DIRECTIONS FOR THIS TASK
Everything from the line containing "const splitter = new THREE.Group();" through the line containing "bpy.context.view_layer.update()" must be quoted exactly; everything else is left out.
** start **
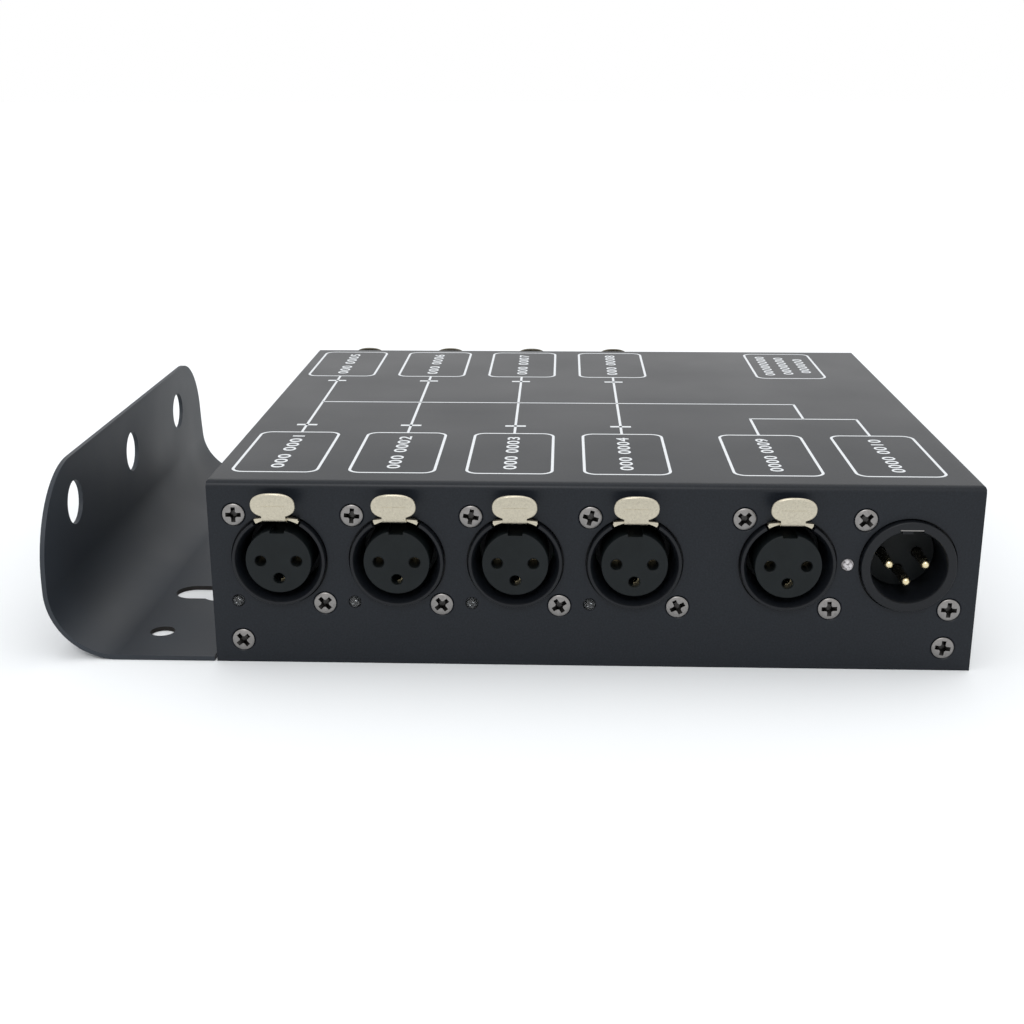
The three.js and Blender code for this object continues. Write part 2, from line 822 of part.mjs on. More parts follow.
function boardCorners() {
  const corners = [];
  for (const x of [mainBoardX[0] + boardHoleInset, mainBoardX[1] - boardHoleInset]) {
    for (const y of [mainBoardY[0] + boardHoleInset, mainBoardY[1] - boardHoleInset]) {
      corners.push({ x, y });
    }
  }
  return corners;
}

// A chip, header, terminal block or clip that stands on the main board.
function onBoard(x, y, width, depth, height) {
  return box(
    [x - width / 2, x + width / 2],
    [y - depth / 2, y + depth / 2],
    [mainBoardTop - seatGap, mainBoardTop + height],
  );
}

function mainBoardSolid() {
  let board = box(mainBoardX, mainBoardY, [mainBoardHeight, mainBoardTop]);
  for (const corner of boardCorners()) {
    const hole = circle(corner.x, corner.y, boardHoleRadius, smallSteps);
    board = cut(board, prism(hole, alongZ, mainBoardHeight - overrun, mainBoardTop + overrun));
  }
  // One driver chip and one isolator for each output, in two rows that face the panels they serve
  for (let i = 0; i < outputsPerPanel; i += 1) {
    const x = ribbonX + (i - (outputsPerPanel - 1) / 2) * chipPitch;
    for (const side of [-1, 1]) {
      for (const row of [1, 2]) {
        board = joined(board, onBoard(x, side * row * chipPitch, chipLength, chipWidth, chipHeight));
      }
    }
  }
  for (const side of [-1, 1]) {
    const y = side * (mainBoardY[1] - headerDepth);
    board = joined(board, onBoard(ribbonX, y, headerWidth, headerDepth, headerHeight));
  }
  board = joined(board, onBoard(supplyCentreX, terminalY, terminalWidth, terminalDepth, terminalHeight));
  for (const side of [-1, 1]) {
    const y = fuseY;
    const x = supplyCentreX + side * (fuseLength / 2 + fuseClipSheet);
    board = joined(board, onBoard(x, y, fuseClipSheet, 2 * fuseRadius, fuseLift + fuseRadius));
  }
  return board;
}

function standoffSolid() {
  const top = mainBoardHeight - seatGap;
  const bottom = plateSheet + seatGap;
  const body = prism(circle(0, 0, standoffRadius, hexagonSteps), alongZ, bottom, top);
  const pin = prism(circle(0, 0, standoffPinRadius, smallSteps), alongZ, bottom, mainBoardTop + seatGap);
  const head = turned(
    [
      [0, mainBoardTop + seatGap],
      [screwHeadRadius, mainBoardTop + seatGap],
      [screwHeadRadius, mainBoardTop + seatGap + screwHeadDepth],
      [0, mainBoardTop + seatGap + screwHeadDepth],
    ],
    smallSteps,
    true,
  );
  return joined(body, pin, head);
}

// A flat ribbon from a socket board's header, out over the main board and down to the header there.
function ribbonSolid() {
  const headerFace = front + socketBoardDepth + boardSheet + headerHeight + seatGap;
  const headerZ = socketHeight;
  const endY = mainBoardY[0] + headerDepth;
  const endZ = mainBoardTop + headerHeight + seatGap;
  const half = ribbonSheet / 2;
  const quarter = Math.PI / 2;
  const outerBend = ribbonBend + ribbonSheet;
  const bendY = endY + half - outerBend;
  const bendZ = headerZ + half - outerBend;
  const profile = [
    new THREE.Vector2(headerFace, headerZ - half),
    ...arc(bendY, bendZ, ribbonBend, quarter, 0, cornerSteps),
    new THREE.Vector2(endY - half, endZ),
    new THREE.Vector2(endY + half, endZ),
    ...arc(bendY, bendZ, outerBend, 0, quarter, cornerSteps),
    new THREE.Vector2(headerFace, headerZ + half),
  ];
  return prism(profile, alongX, ribbonX - ribbonWidth / 2, ribbonX + ribbonWidth / 2);
}

// Supply parts

function transformerSolid() {
  const base = mainBoardTop + seatGap;
  const halfWidth = transformerWidth / 2;
  const halfDepth = transformerDepth / 2;
  const core = roundedRectangle(
    [supplyCentreX - halfWidth, supplyCentreX + halfWidth],
    [base, base + transformerHeight],
    bobbinOverhang,
    cornerSteps,
  );
  const bobbin = roundedRectangle(
    [supplyCentreX - halfWidth + bobbinOverhang, supplyCentreX + halfWidth - bobbinOverhang],
    [base, base + transformerHeight - bobbinOverhang],
    bobbinOverhang,
    cornerSteps,
  );
  const y = [transformerY - halfDepth, transformerY + halfDepth];
  return joined(
    prism(core, alongY, y[0] + bobbinOverhang, y[1] - bobbinOverhang),
    prism(bobbin, alongY, y[0], y[1]),
  );
}

function capacitorSolid() {
  const base = mainBoardTop + seatGap;
  const groove = base + capacitorHeight - capacitorGroove;
  return turned(
    [
      [0, base],
      [capacitorRadius, base],
      [capacitorRadius, groove - capacitorCrimp],
      [capacitorRadius - capacitorCrimp, groove],
      [capacitorRadius, groove + capacitorCrimp],
      [capacitorRadius, base + capacitorHeight],
      [0, base + capacitorHeight],
    ],
    canSteps,
    true,
  ).translate([supplyCentreX, capacitorY, 0]);
}

// A glass fuse with metal end caps, held between two clips along X.
function fuseSolid() {
  const half = fuseLength / 2 - seatGap;
  const cap = half - fuseCapLength;
  const glass = fuseRadius - fuseCapRise;
  const body = turned(
    [
      [0, -half],
      [fuseRadius, -half],
      [fuseRadius, -cap],
      [glass, -cap],
      [glass, cap],
      [fuseRadius, cap],
      [fuseRadius, half],
      [0, half],
    ],
    smallSteps,
  );
  return body.rotate([0, 0, quarterTurn]).translate([supplyCentreX, fuseY, mainBoardTop + fuseLift]);
}

// Mains inlet. Its cut-out is a rectangle with two slanted upper corners.

function inletOutline(margin) {
  const halfWidth = inletBodyWidth / 2 + margin;
  const low = inletHeight - inletBodyHeight / 2 - margin;
  const high = inletHeight + inletBodyHeight / 2 + margin;
  return [
    new THREE.Vector2(inletX - halfWidth, low),
    new THREE.Vector2(inletX + halfWidth, low),
    new THREE.Vector2(inletX + halfWidth, high - inletBodyChamfer),
    new THREE.Vector2(inletX + halfWidth - inletBodyChamfer, high),
    new THREE.Vector2(inletX - halfWidth + inletBodyChamfer, high),
    new THREE.Vector2(inletX - halfWidth, high - inletBodyChamfer),
  ];
}

function bladePlaces() {
  return {
    inlet_blade_line: { x: inletX - bladePitch, z: inletHeight - bladeDrop / 2 },
    inlet_blade_neutral: { x: inletX + bladePitch, z: inletHeight - bladeDrop / 2 },
    inlet_blade_earth: { x: inletX, z: inletHeight + bladeDrop / 2 },
  };
}

function inletSolid() {
  const back = rear - inletBodyDepth;
  const outside = rear + seatGap + inletFlangeSheet;
  const flange = prism(
    roundedRectangle(
      [inletX - inletFlangeWidth / 2, inletX + inletFlangeWidth / 2],
      [inletHeight - inletFlangeHeight / 2, inletHeight + inletFlangeHeight / 2],
      inletFlangeCorner,
      cornerSteps,
    ),
    alongY,
    rear + seatGap,
    outside,
  );
  const body = prism(inletOutline(0), alongY, back, rear + seatGap + inletFlangeSheet / 2);
  const cavity = prism(inletOutline(-inletWall), alongY, back + inletFloor, outside + overrun);
  let inlet = cut(joined(flange, body), cavity);
  for (const side of [-1, 1]) {
    const hole = circle(inletX + (side * inletScrewPitch) / 2, inletHeight, inletHoleRadius, smallSteps);
    inlet = cut(inlet, prism(hole, alongY, rear, outside + overrun));
  }
  for (const place of Object.values(bladePlaces())) {
    const x = [place.x - bladeWidth / 2 - pinClearance, place.x + bladeWidth / 2 + pinClearance];
    const z = [place.z - bladeHeight / 2 - pinClearance, place.z + bladeHeight / 2 + pinClearance];
    inlet = cut(inlet, box(x, [back - overrun, back + inletFloor + overrun], z));
  }
  return inlet;
}

function bladeSolid(place) {
  return box(
    [place.x - bladeWidth / 2, place.x + bladeWidth / 2],
    [rear - inletBodyDepth - bladeTail, rear - bladeSetback],
    [place.z - bladeHeight / 2, place.z + bladeHeight / 2],
  );
}

// The mains lead inside the enclosure: from behind the inlet's blades, down to the terminals on the board.
function leadSolid() {
  const start = new THREE.Vector3(inletX, rear - inletBodyDepth - bladeTail - seatGap, inletHeight);
  const bend = new THREE.Vector3(inletX, start.y - leadRadius - leadSag, inletHeight);
  const terminalTop = mainBoardTop + terminalHeight + seatGap;
  const end = new THREE.Vector3(supplyCentreX, terminalY, terminalTop);
  const curve = new THREE.CubicBezierCurve3(start, bend, end.clone().setZ(inletHeight + leadSag), end);
  const section = new THREE.Shape(circle(0, 0, leadRadius, smallSteps));
  return solidOf(new THREE.ExtrudeGeometry(section, { steps: bendSteps, extrudePath: curve }));
}

// Finishes

function finish(colour, roughness, metalness) {
  return new THREE.MeshStandardMaterial({ color: colour, roughness, metalness });
}

const paintedSteel = () => finish(0x3a3d42, 0.62, 0.2);
const satinBracket = () => finish(0x33363a, 0.42, 0.3);
const blackShell = () => finish(0x1c1e20, 0.5, 0.2);
const darkPlastic = () => finish(0x272b2b, 0.55, 0);
const nickelSteel = () => finish(0xcdc8b6, 0.32, 1);
const zincSteel = () => finish(0x9a9a98, 0.38, 1);
const goldContact = () => finish(0xd8c27a, 0.3, 1);
const clearLens = () => finish(0xd9dde0, 0.12, 0);
const greenBoard = () => finish(0x1f5a3a, 0.55, 0);
const greyCable = () => finish(0x8f9296, 0.6, 0);
const brownCore = () => finish(0x4b4238, 0.6, 0);
const sleeveBlue = () => finish(0x24365a, 0.45, 0);
const fuseGlass = () => finish(0xc9d3d6, 0.15, 0);

function piece(name, solid, material) {
  const mesh = new THREE.Mesh(solid.isBufferGeometry ? solid : geometryOf(solid), material);
  mesh.name = name;
  return mesh;
}

// A group at a socket's place, turned half round on the rear panel.
function socketGroup(place) {
  const group = new THREE.Group();
  group.position.set(place.x, place.isRear ? rear : front, place.z);
  group.rotation.z = place.isRear ? Math.PI : 0;
  return group;
}

function outlets() {
  const group = new THREE.Group();
  const shell = geometryOf(outletShellSolid());
  const insert = geometryOf(outletInsertSolid());
  const latch = geometryOf(latchSolid());
  const named = outputPlaces.map((place, i) => [`output_${i + 1}`, place]);
  named.push(["link_output", linkPlace]);
  for (const [name, place] of named) {
    const socket = socketGroup(place);
    socket.add(piece(`${name}_shell`, shell, blackShell()));
    socket.add(piece(`${name}_insert`, insert, darkPlastic()));
    socket.add(piece(`${name}_latch`, latch, nickelSteel()));
    group.add(socket);
  }
  return group;
}

function inputPlug() {
  const group = socketGroup(inputPlace);
  group.add(piece("input_shell", inputShellSolid(), blackShell()));
  group.add(piece("input_insert", inputInsertSolid(), darkPlastic()));
  const pin = geometryOf(pinSolid());
  contactPlaces().forEach((at, i) => {
    const mesh = piece(`input_pin_${i + 1}`, pin, goldContact());
    mesh.position.set(at.x, 0, at.z);
    group.add(mesh);
  });
  return group;
}

function lamps() {
  const group = new THREE.Group();
  const lamp = geometryOf(lampSolid());
  lampPlaces.forEach((place, i) => {
    const name = i < outputsPerPanel ? `output_lamp_${i + 1}` : "input_lamp";
    const mesh = piece(name, lamp, clearLens());
    mesh.position.set(place.x, front, place.z);
    group.add(mesh);
  });
  return group;
}

function caseScrews() {
  const group = new THREE.Group();
  const screw = geometryOf(screwSolid());
  let count = 0;
  for (const isRear of [false, true]) {
    for (const x of [left + caseScrewInset, right - caseScrewInset]) {
      count += 1;
      const mesh = piece(`case_screw_${count}`, screw, zincSteel());
      mesh.position.set(x, isRear ? rear : front, caseScrewHeight);
      mesh.rotation.z = isRear ? Math.PI : 0;
      group.add(mesh);
    }
  }
  return group;
}

function boards() {
  const group = new THREE.Group();
  group.add(piece("main_board", mainBoardSolid(), greenBoard()));
  const wholeWidth = [left + socketBoardMargin, right - socketBoardMargin];
  const frontBoard = piece("front_socket_board", socketBoardSolid(wholeWidth, ribbonX), greenBoard());
  frontBoard.position.y = front;
  const rearWidth = [-rearmostOutput - socketPitch / 2, -left - socketBoardMargin];
  const rearBoard = piece("rear_socket_board", socketBoardSolid(rearWidth, -ribbonX), greenBoard());
  rearBoard.position.y = rear;
  rearBoard.rotation.z = Math.PI;
  group.add(frontBoard, rearBoard);
  const ribbon = ribbonSolid();
  group.add(piece("front_ribbon", ribbon, greyCable()));
  group.add(piece("rear_ribbon", ribbon.mirror([0, 1, 0]), greyCable()));
  const standoff = geometryOf(standoffSolid());
  boardCorners().forEach((corner, i) => {
    const mesh = piece(`standoff_${i + 1}`, standoff, zincSteel());
    mesh.position.set(corner.x, corner.y, 0);
    group.add(mesh);
  });
  return group;
}

function supply() {
  const group = new THREE.Group();
  group.add(piece("transformer", transformerSolid(), brownCore()));
  group.add(piece("reservoir_capacitor", capacitorSolid(), sleeveBlue()));
  group.add(piece("mains_fuse", fuseSolid(), fuseGlass()));
  group.add(piece("mains_inlet", inletSolid(), darkPlastic()));
  for (const [name, place] of Object.entries(bladePlaces())) {
    group.add(piece(name, bladeSolid(place), nickelSteel()));
  }
  group.add(piece("mains_lead", leadSolid(), darkPlastic()));
  return group;
}

const splitter = new THREE.Group();
splitter.add(piece("cover", coverSolid(), paintedSteel()));
splitter.add(piece("base_plate", basePlateSolid(), satinBracket()));
splitter.add(outlets(), inputPlug(), lamps(), caseScrews(), boards(), supply());

export default splitter;
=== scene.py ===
"""Looks of a signal splitter for stage lighting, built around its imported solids.

Every size is in metres in the frame's axes: +Z up, the front panel faces -Y and the hanging bracket is at -X.
A socket's own pieces are drawn with its centre at the origin and its depth along +Y, and are then placed.
"""

import math

import bmesh
import bpy
from bpy.props import FloatProperty, FloatVectorProperty, IntProperty, PointerProperty
from bpy.types import Operator, Panel, PropertyGroup
from mathutils import Matrix, Vector


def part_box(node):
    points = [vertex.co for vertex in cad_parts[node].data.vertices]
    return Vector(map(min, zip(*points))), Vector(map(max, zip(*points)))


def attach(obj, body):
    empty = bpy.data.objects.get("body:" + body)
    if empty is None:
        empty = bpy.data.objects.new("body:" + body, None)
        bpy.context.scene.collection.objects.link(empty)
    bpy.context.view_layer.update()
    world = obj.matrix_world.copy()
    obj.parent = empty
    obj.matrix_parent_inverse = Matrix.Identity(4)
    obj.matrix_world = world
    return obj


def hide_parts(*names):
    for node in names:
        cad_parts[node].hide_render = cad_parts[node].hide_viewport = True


bl_info = {
    "name": "Signal splitter",
    "version": (1, 0, 0),
    "blender": (4, 5, 0),
    "location": "3D View > Sidebar > Splitter",
    "description": "Builds the looks of a stage-lighting signal splitter around its solids",
    "category": "Object",
}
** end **
RESULT
const splitter = new THREE.Group();
splitter.add(piece("cover", coverSolid(), paintedSteel()));
splitter.add(piece("base_plate", basePlateSolid(), satinBracket()));
splitter.add(outlets(), inputPlug(), lamps(), caseScrews(), boards(), supply());

export default splitter;
=== scene.py ===
"""Looks of a signal splitter for stage lighting, built around its imported solids.

Every size is in metres in the frame's axes: +Z up, the front panel faces -Y and the hanging bracket is at -X.
A socket's own pieces are drawn with its centre at the origin and its depth along +Y, and are then placed.
"""

import math

import bmesh
import bpy
from bpy.props import FloatProperty, FloatVectorProperty, IntProperty, PointerProperty
from bpy.types import Operator, Panel, PropertyGroup
from mathutils import Matrix, Vector


def part_box(node):
    points = [vertex.co for vertex in cad_parts[node].data.vertices]
    return Vector(map(min, zip(*points))), Vector(map(max, zip(*points)))


def attach(obj, body):
    empty = bpy.data.objects.get("body:" + body)
    if empty is None:
        empty = bpy.data.objects.new("body:" + body, None)
        bpy.context.scene.collection.objects.link(empty)
    bpy.context.view_layer.update()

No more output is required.